Their friendship turns to dinner at his place (fish illegally caught in the pond and home-grown vegetables, with homemade wine) and pretty quickly Emily is literally shacked up with Donald, who’s as proud of his fragrance of ‘patchouli and pond scum’ as he is of his interior decorating style.

Keaton is better than I’ve seen her for ages, with a vulnerability to go with the kookiness. She goes ‘full Keaton’ on the outfits, too, rustling up tweedy jackets, polka dot scarves, collared shirts and slacks, topped with a grey wool beret – as if Annie Hall chose to live out her golden years in north London. As for Gleeson, he mainly wears a T-shirt, but he does accessorise with a wooden staff and occasional hat, which lends him a hint of Gandalf, or a Roald Dahl character.

The film plays with the contrasts lightly. Emily’s attraction to Donald’s lifestyle teaches her life lessons (like beware snivelling accountants) while Donald remains wary of reality, as he becomes a reluctant cause célèbre and ends up fighting a court case.

We never find out how Donald comes to be living here, undetected for so long. We are probably meant to envy his self-sufficiency in the modern city and the film is, finally, dedicated to the real-life Henry Hallowes, who lived in a shack on the Heath ‘the way he wanted’.

But the film never quite deals with insane property prices, heritage, conservation or any of London’s pressing housing issues and there could have been more big laughs. There isn’t much actual drama, at least until the court scenes which feel like they belong to another film.
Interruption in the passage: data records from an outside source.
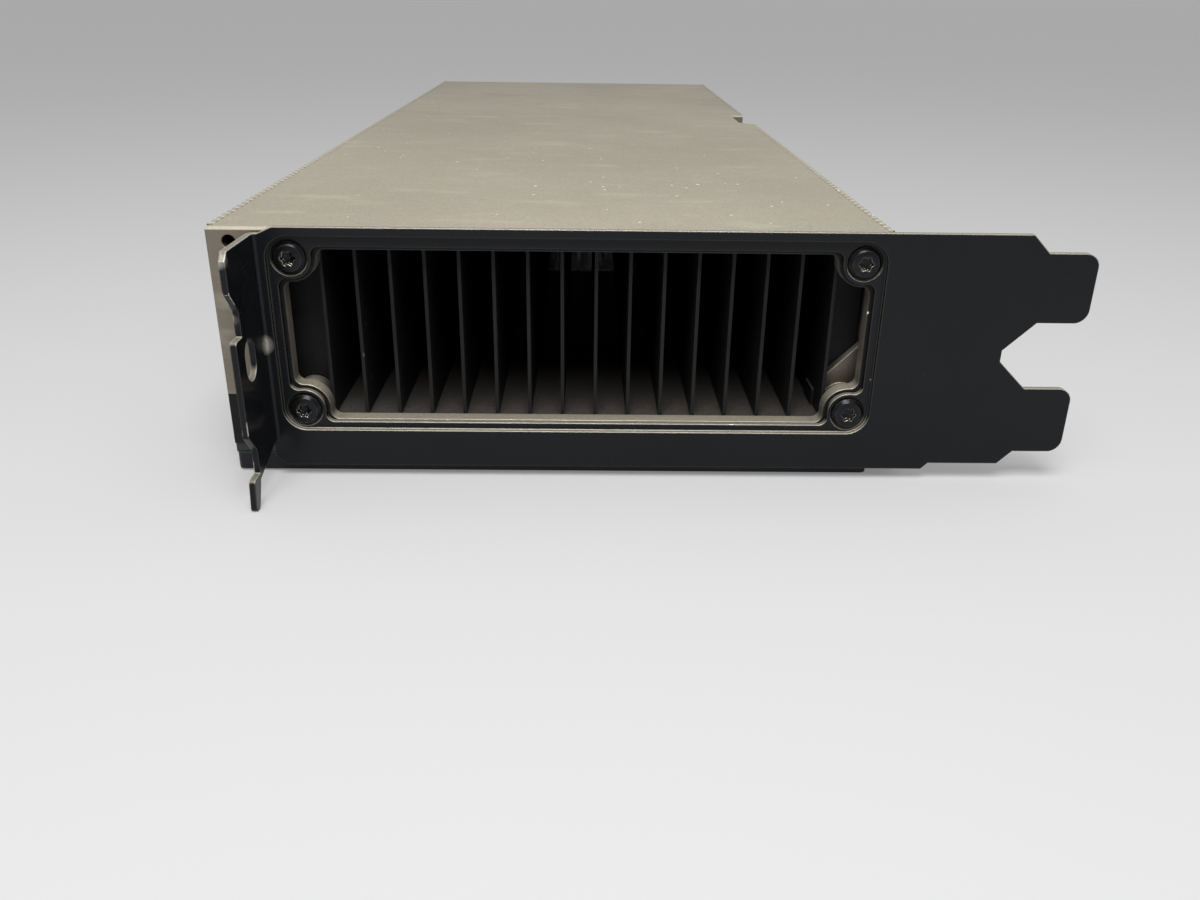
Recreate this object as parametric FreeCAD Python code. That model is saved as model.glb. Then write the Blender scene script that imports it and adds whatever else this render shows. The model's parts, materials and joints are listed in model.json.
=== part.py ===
"""Passive accelerator card: full height, full length, two slots wide, cooled by the server's own air.

Lengths are in millimetres.  Every piece is laid out from the bracket: x from the flange's outer
face towards the edge connector, y from the bracket's outward face towards the rear end, and z up
from the upper tongue's upper edge.  `save` then moves each piece into the card's own frame, whose
origin is the key notch of the edge connector: on the finger edge, half way through the board.
+X points out of the card into the socket, +Y to the rear end and +Z from the board to the shroud.
"""
import FreeCAD, Part
import math
import os

V = FreeCAD.Vector
X, Y, Z = V(1, 0, 0), V(0, 1, 0), V(0, 0, 1)

# ---- clearances
FIT = 0.05            # round a screw, a pin or a pad in its hole
SLIP = 0.2            # between neighbours that are slid together
OVER = 1.0            # how far a cutting tool passes its face
TOUCH = 0.01          # two places closer than this are the same place

# ---- bracket: folded sheet steel
SHEET = 0.86
BRACKET_LENGTH = 120.02
SLOT_PITCH = 20.32
TONGUE_WIDTH = 10.19
TONGUE_ROUND = 2.0
TONGUE_LENGTH = 7.3
BRACKET_RISE = 2.6
BRACKET_DROP = 33.6
FOOT_LENGTH = 20.5
FOOT_STEP = 1.0
SHOULDER_CUT = 2.6
THROAT_DEPTH = 4.35
THROAT_FLAT = 1.7
CORNER_STEP = 0.95
CORNER_CUT = 2.15
HEEL_CUT = 1.5
HEEL_SETBACK = 0.35
BEND_RADIUS = 0.5

FLANGE_LENGTH = 12.0
FLANGE_DROP = 29.6
FLANGE_CORNER = 1.1
FLANGE_SLOPE_START = 1.9
NOTCH_DEPTH = 2.7
NOTCH_HEIGHT = 3.6
NOTCH_TOP = 6.8
LEAD_IN = 2.9
NOTCH_ROUND = 0.6
TAIL_DROP = 35.4
TAIL_LEAN = 0.6
TAIL_TIP = 0.7
TAIL_NECK = 0.9
FINGER_HOLE_WIDTH = 4.4
FINGER_HOLE_HEIGHT = 6.0
FINGER_HOLE_FROM_BEND = 7.0
FINGER_HOLE_DROP = 14.4

# ---- air window pressed into the bracket, with a screw pad in each corner
WINDOW_FROM_HEEL_SIDE = 9.65
WINDOW_FROM_CONNECTOR_SIDE = 2.35
WINDOW_HEIGHT = 26.5
WINDOW_BELOW_ROOF = 2.5
WINDOW_ROUND = 1.2
RECESS_DEPTH = 0.8
RECESS_MARGIN_X = 1.2
RECESS_ABOVE = 1.6
RECESS_BELOW = 1.05
RECESS_ROUND = 3.3
PRESSED_WALL = 0.6
PAD_INSET_X = 1.9
PAD_BELOW_TOP = 1.6
PAD_ABOVE_FLOOR = 1.95
PAD_RADIUS = 3.1
DIMPLE_RADIUS = 2.6
DIMPLE_DEPTH = 0.45

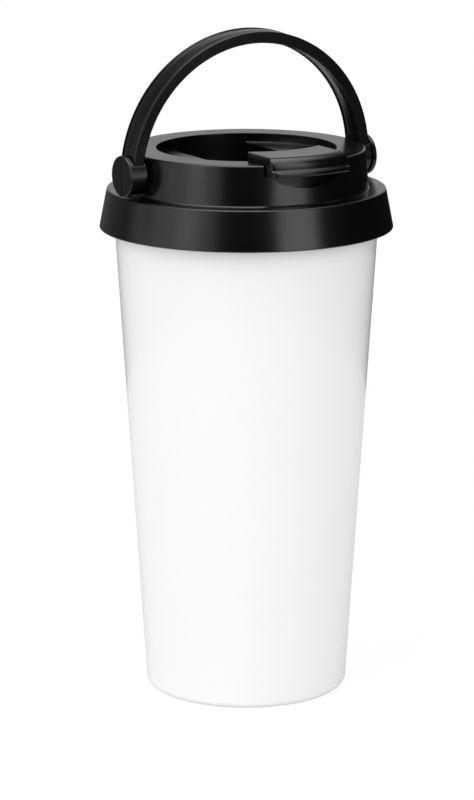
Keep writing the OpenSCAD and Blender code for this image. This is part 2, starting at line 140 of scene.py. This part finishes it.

Yet there is a balmy relief to be had in this summery amble, handsomely shot by upcoming cinematographer Felix Wiedeman and gently scored by Stephen Warbeck. Keaton’s terrific, and it’s sweet, airy and so unhurried you feel like you’ve had an afternoon off work, gambolling in the long grasses and cool breezes away from the city. You wouldn’t want to live there, though.